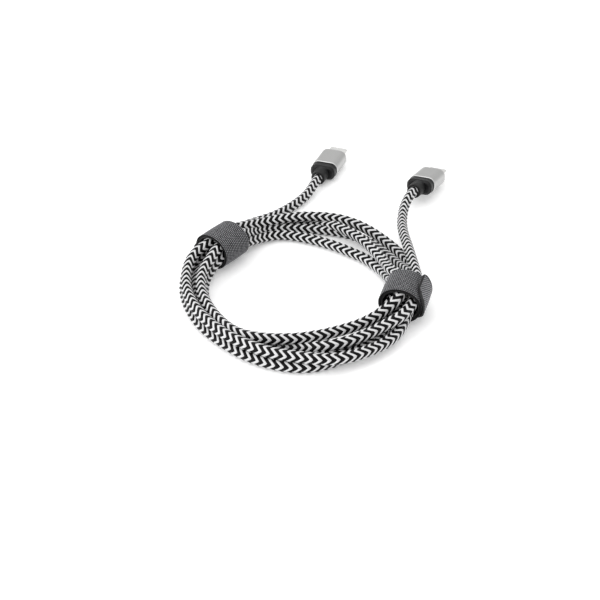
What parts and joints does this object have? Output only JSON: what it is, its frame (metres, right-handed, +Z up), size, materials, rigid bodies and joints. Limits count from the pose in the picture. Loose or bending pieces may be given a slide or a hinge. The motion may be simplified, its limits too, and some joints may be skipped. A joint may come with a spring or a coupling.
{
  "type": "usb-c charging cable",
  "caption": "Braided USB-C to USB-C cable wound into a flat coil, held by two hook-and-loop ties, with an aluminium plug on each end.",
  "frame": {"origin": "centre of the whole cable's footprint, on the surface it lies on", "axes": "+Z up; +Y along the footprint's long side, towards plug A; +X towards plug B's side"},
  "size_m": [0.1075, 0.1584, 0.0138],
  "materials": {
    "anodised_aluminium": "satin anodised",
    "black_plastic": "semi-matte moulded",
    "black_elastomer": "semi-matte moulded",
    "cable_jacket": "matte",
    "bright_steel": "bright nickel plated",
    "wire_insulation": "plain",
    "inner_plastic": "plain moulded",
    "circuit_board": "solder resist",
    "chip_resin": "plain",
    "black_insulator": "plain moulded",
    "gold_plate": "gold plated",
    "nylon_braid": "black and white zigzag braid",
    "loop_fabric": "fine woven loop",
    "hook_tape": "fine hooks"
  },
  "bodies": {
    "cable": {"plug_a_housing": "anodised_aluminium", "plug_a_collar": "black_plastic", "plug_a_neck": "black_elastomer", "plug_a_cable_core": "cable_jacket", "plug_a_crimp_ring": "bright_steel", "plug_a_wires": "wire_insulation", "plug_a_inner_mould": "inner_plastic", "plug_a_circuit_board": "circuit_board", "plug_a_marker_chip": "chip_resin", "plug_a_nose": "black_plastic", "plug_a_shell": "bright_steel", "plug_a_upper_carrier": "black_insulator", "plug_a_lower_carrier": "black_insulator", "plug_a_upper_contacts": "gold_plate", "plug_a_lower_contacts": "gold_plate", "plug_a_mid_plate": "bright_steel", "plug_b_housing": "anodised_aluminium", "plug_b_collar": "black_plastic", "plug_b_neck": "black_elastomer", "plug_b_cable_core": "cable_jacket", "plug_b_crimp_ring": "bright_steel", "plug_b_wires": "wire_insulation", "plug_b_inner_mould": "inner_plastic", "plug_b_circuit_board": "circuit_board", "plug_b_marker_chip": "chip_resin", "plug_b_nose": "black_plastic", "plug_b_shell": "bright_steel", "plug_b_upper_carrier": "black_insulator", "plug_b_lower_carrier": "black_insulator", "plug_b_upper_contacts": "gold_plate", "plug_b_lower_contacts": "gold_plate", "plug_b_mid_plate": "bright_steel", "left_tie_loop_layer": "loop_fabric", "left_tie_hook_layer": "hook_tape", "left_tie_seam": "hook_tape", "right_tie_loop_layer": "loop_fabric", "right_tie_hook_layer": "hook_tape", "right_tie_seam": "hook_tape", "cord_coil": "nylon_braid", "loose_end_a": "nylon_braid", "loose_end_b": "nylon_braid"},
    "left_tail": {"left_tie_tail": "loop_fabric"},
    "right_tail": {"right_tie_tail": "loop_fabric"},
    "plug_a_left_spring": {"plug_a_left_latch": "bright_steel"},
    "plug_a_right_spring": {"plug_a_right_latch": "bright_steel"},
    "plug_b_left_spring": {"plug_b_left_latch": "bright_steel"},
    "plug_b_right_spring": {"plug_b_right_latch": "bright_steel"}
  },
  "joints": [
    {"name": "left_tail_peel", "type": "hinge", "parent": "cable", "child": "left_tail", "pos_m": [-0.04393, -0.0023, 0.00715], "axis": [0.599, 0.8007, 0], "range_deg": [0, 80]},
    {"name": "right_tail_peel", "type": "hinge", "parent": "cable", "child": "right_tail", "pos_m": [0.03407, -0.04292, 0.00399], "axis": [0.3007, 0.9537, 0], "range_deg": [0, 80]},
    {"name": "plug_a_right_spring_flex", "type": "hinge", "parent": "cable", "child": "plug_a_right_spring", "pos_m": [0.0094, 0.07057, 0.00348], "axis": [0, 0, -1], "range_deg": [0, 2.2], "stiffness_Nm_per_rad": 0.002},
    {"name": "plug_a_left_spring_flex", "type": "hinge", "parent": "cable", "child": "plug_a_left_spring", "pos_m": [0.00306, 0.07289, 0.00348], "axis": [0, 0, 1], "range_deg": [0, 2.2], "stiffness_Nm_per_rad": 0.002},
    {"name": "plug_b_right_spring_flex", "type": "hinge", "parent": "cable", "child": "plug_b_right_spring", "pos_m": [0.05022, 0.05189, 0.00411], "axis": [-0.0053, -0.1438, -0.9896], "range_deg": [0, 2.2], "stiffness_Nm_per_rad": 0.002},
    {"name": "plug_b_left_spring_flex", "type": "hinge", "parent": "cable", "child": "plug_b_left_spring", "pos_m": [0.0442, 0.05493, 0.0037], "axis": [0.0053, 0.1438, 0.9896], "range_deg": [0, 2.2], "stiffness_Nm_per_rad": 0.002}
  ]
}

● ● ● ● ● ● ●

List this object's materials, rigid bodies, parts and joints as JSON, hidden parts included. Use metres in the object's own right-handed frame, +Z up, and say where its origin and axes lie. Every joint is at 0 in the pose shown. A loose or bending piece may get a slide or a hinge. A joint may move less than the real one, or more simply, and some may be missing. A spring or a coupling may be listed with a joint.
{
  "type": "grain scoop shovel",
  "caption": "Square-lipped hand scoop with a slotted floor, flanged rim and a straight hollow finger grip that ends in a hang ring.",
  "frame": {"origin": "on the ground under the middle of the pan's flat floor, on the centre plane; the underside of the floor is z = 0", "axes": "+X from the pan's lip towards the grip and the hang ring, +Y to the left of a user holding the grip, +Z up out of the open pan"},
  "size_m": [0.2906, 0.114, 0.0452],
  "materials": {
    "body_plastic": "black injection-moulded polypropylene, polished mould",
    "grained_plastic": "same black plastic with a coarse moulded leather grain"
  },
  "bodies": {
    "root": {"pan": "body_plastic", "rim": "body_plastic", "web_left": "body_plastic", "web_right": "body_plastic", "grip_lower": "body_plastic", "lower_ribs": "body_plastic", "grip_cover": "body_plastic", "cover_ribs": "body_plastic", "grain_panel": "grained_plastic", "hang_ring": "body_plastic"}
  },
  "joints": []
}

● ● ● ● ● ● ●

Task.
Check each line above for the string "object" and show the ones that have it.

Exercise output.
What parts and joints does this object have? Output only JSON: what it is, its frame (metres, right-handed, +Z up), size, materials, rigid bodies and joints. Limits count from the pose in the picture. Loose or bending pieces may be given a slide or a hinge. The motion may be simplified, its limits too, and some joints may be skipped. A joint may come with a spring or a coupling.
List this object's materials, rigid bodies, parts and joints as JSON, hidden parts included. Use metres in the object's own right-handed frame, +Z up, and say where its origin and axes lie. Every joint is at 0 in the pose shown. A loose or bending piece may get a slide or a hinge. A joint may move less than the real one, or more simply, and some may be missing. A spring or a coupling may be listed with a joint.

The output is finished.